▽

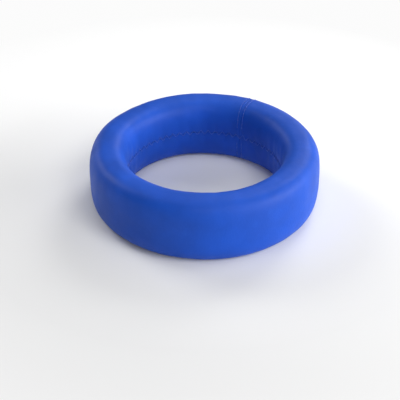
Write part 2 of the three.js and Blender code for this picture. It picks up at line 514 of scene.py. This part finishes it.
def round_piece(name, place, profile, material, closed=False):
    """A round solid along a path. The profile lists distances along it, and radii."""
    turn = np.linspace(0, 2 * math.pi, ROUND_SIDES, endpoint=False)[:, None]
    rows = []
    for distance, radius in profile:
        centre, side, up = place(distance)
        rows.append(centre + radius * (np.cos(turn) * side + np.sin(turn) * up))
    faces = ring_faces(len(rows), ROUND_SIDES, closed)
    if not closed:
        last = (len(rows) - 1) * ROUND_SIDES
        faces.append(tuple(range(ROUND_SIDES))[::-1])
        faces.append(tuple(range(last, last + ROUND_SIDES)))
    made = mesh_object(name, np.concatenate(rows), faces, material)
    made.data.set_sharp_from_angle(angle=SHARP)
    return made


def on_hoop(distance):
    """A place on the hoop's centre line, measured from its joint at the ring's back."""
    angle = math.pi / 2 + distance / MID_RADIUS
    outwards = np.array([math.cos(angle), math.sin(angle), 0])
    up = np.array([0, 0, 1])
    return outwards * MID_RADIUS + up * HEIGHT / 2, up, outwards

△

• THE REQUEST: Reproduce each line verbatim.

• WRITTEN REPLY:
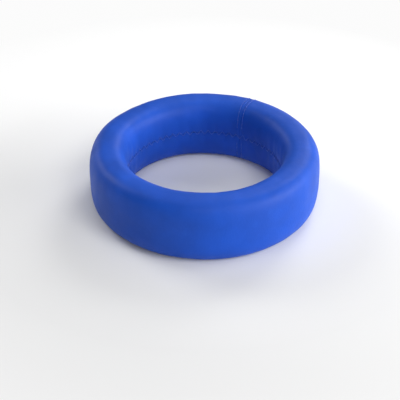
Write part 2 of the three.js and Blender code for this picture. It picks up at line 514 of scene.py. This part finishes it.
def round_piece(name, place, profile, material, closed=False):
    """A round solid along a path. The profile lists distances along it, and radii."""
    turn = np.linspace(0, 2 * math.pi, ROUND_SIDES, endpoint=False)[:, None]
    rows = []
    for distance, radius in profile:
        centre, side, up = place(distance)
        rows.append(centre + radius * (np.cos(turn) * side + np.sin(turn) * up))
    faces = ring_faces(len(rows), ROUND_SIDES, closed)
    if not closed:
        last = (len(rows) - 1) * ROUND_SIDES
        faces.append(tuple(range(ROUND_SIDES))[::-1])
        faces.append(tuple(range(last, last + ROUND_SIDES)))
    made = mesh_object(name, np.concatenate(rows), faces, material)
    made.data.set_sharp_from_angle(angle=SHARP)
    return made


def on_hoop(distance):
    """A place on the hoop's centre line, measured from its joint at the ring's back."""
    angle = math.pi / 2 + distance / MID_RADIUS
    outwards = np.array([math.cos(angle), math.sin(angle), 0])
    up = np.array([0, 0, 1])
    return outwards * MID_RADIUS + up * HEIGHT / 2, up, outwards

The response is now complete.